O "lado do investimento"
Durante os anos 60, economistas, banqueiros e orientadores profissionais proclamavam a escola como um “bom investimento pessoal”. A ideia era tratar o estudante como uma microempresa capitalista, onde se investe (em tempo e dinheiro) para mais tarde colher lucros sob a forma de salários mais elevados.
Investir em educação seria, portanto, comprar maquinaria intelectual para produzir mais-valia pessoal no mercado de trabalho. Trabalhar num segundo emprego, contrair empréstimos, pedir apoio aos pais — tudo justificável em nome de um retorno financeiro futuro.
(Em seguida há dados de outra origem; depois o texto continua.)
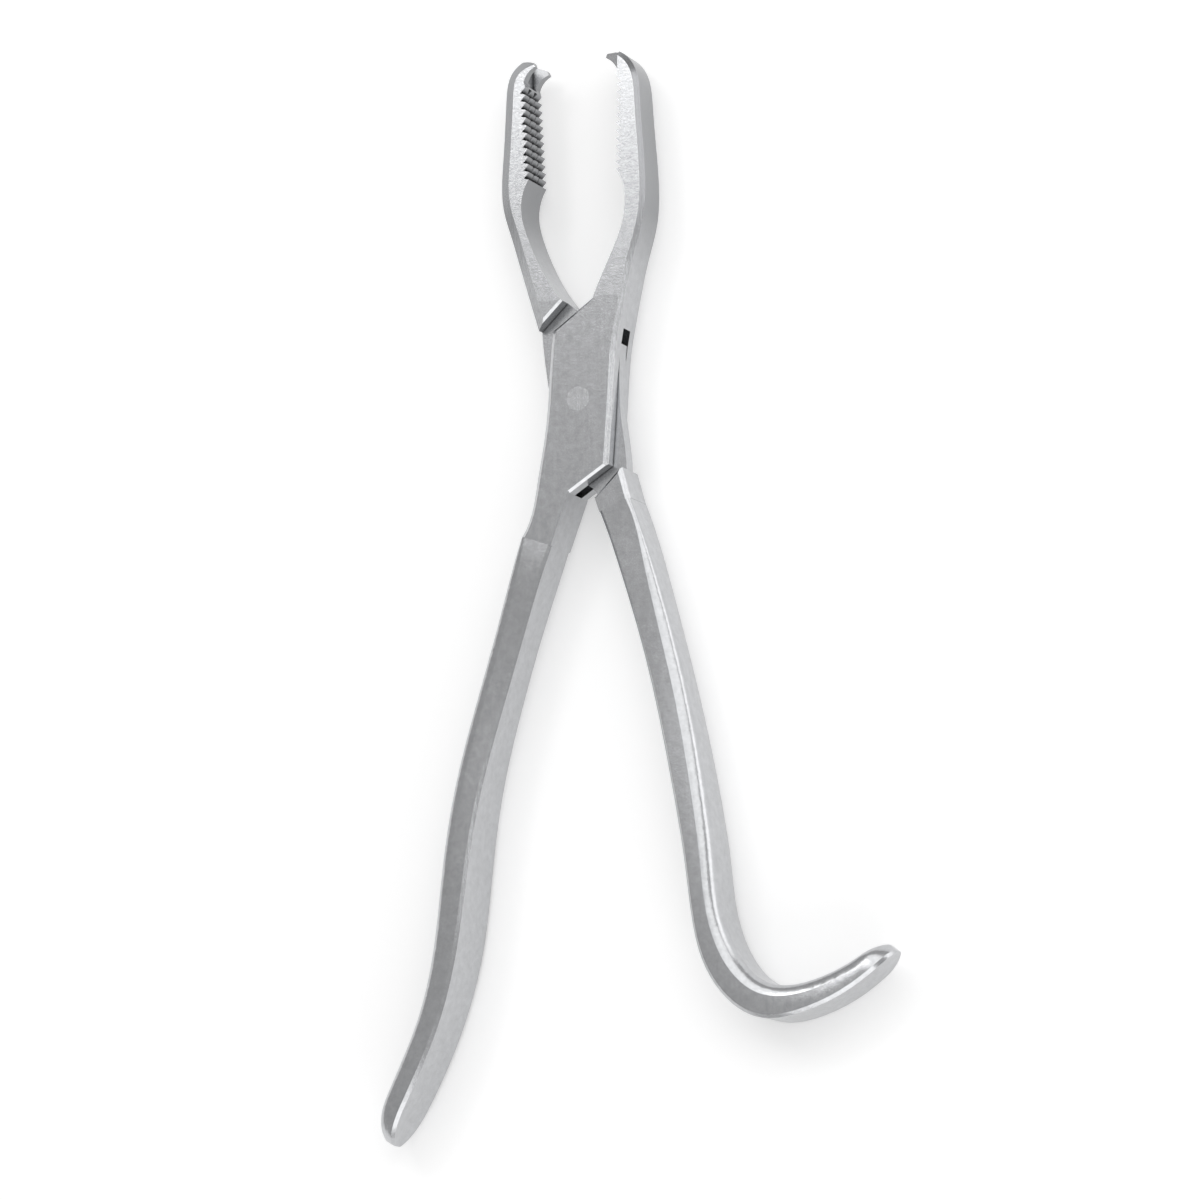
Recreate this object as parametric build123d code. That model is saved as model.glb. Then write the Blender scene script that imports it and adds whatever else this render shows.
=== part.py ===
from build123d import *
import os
from math import sqrt

# Bone holding forceps with a box joint, in the half-open pose in which they lie on a table.
# Millimetres. Seen from the front: +X right, +Y towards the jaws, +Z up out of the front face.
# The origin is the pivot axis where it meets the flat back of the box.

# Box joint
box_thickness = 9.0
tongue_thickness = 3.0
cheek_play = 0.06
box_bevel = 0.85
end_bevel = 0.45
rivet_radius = 2.35
rivet_running_gap = 0.05

# Jaws
jaw_tip_thickness = 7.6
left_jaw_bevel_drop = 1.5
left_jaw_bevel_width = 2.1
tooth_count = 12
tooth_rows = 3
tooth_land = 0.16
tooth_depth = 1.05
tooth_lean = 0.5
row_groove_width = 1.3
row_groove_depth = 0.9
claw_base_width = 2.9
claw_tip_width = 0.8
claw_clearance = 0.35
claw_gap_floor = 0.5

# Handles: breadth runs through the thickness of the tool, depth lies in its plane.
# Length and spread run from the root of a handle to its furthest point along Y and X.
left_handle_length = 112.3
left_handle_spread = 33.6
right_handle_length = 97.0
right_handle_spread = 57.8
grip_breadth = 12.8
grip_depth = 6.4
edge_land = 0.6
left_root_depth = 6.7
left_end_breadth = 11.6
left_end_depth = 5.3
left_nose = 9.0
right_root_depth = 6.6
hook_breadth = 12.0
bend_depth = 5.7
hook_depth = 6.9
hook_end_breadth = 9.5
hook_end_depth = 4.6
hook_nose = 7.0

# Outlines in the plane of the tool, as (x, y)
left_crest_low = (-10.5, 44.0)
left_crest_high = (-11.55, 62.6)
left_claw_root = (-11.8, 63.5)
left_claw_hollow = (-11.0, 65.1)
left_claw_tip = (-9.4, 66.3)
left_claw_nose = (-9.7, 67.1)
left_claw_brow = (-11.0, 67.6)
left_claw_crown = (-12.6, 67.9)
left_inner_curve = [(-3.4, 19.4), (-6.7, 24.0), (-9.1, 28.6), (-11.2, 33.9), (-12.1, 38.0), (-11.6, 41.8)]
left_outer_curve = [(-15.2, 65.4), (-16.1, 60.0), (-16.6, 49.0), (-16.4, 38.6), (-15.0, 34.0), (-12.2, 25.0)]
right_crest_low = (7.65, 44.2)
right_crest_high = (7.9, 62.6)
right_claw_root = (6.8, 64.6)
right_claw_hollow = (5.8, 66.1)
right_claw_tip = (4.2, 67.3)
right_claw_nose = (4.5, 68.0)
right_claw_crown = (6.4, 68.0)
right_inner_curve = [(3.1, 19.5), (5.8, 25.5), (7.8, 29.9), (9.2, 34.0), (9.6, 38.0), (9.0, 42.0)]
right_outer_curve = [(9.6, 66.4), (11.4, 63.6), (12.3, 58.0), (12.9, 50.0), (13.5, 39.5), (13.0, 34.0), (11.2, 27.4),
                     (9.8, 21.5)]
box_upper_corner = (-5.5, 13.4)
box_right_side = [(8.5, 15.0), (7.5, 9.0), (6.9, 0.5), (6.5, -6.0)]
box_lower_corner = (6.0, -13.1)
box_handle_corner = (-1.9, -18.1)
box_left_side = [(-10.9, -24.0), (-8.6, -14.5), (-7.6, -9.0), (-6.6, -1.0), (-6.2, 5.5)]
slot_wall_side = (-10.0, -11.1)
slot_top_inner = (2.5, 18.8)
slot_top_side = (10.0, 11.8)
shoulder_inner = (-3.4, 19.4)
shoulder_outer = (-8.8, 14.2)
handle_shoulder_inner = (3.4, -19.3)
handle_shoulder_outer = (8.8, -13.9)
tongue_left_flank = [(-8.3, 9.0), (-7.3, 2.5), (-6.6, -2.5), (-7.2, -7.5), (-8.0, -10.4)]
tongue_relief = (2.0, -17.2)
tongue_right_flank = [(8.3, -8.6), (7.5, -2.5), (7.3, 2.5), (7.3, 7.0), (7.6, 10.6)]
left_handle_root = (-5.6, -28.0)
right_handle_root = (4.4, -22.3)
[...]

Durante o auge da chamada "revolução do capital humano", os economistas aclamavam que o retorno do investimento em educação superaria o rendimento de muitas ações no mercado financeiro. Era o capitalismo a prometer redenção à classe trabalhadora… mas sem alterar a estrutura de exploração.
No entanto, esta lógica esbarra em contradições históricas. A partir dos anos 70, com a intensificação das crises cíclicas do capitalismo, os próprios teóricos passaram a admitir que as suas análises estavam erradas: o investimento em educação já não garante retorno financeiro garantido. A promessa de mobilidade social é desmontada, revelando-se como mais uma ilusão funcional ao sistema capitalista.
O melhor que conseguem agora oferecer é um eventual aumento do chamado "rendimento psíquico" — ou seja, talvez se consiga um trabalho mais "agradável", mas nem isso é certo. Até profissões tradicionalmente vistas como limpas e respeitáveis, como o ensino, tornaram-se precárias, mal pagas e emocionalmente desgastantes.
Assim, a realidade revela o óbvio: os estudantes foram mal planeados pelo próprio capital, excedendo-se na sua própria produção. E agora, tentam convencê-los a continuar a investir num sistema que os precariza, aliena e os transforma em instrumentos de uma lógica que os explora.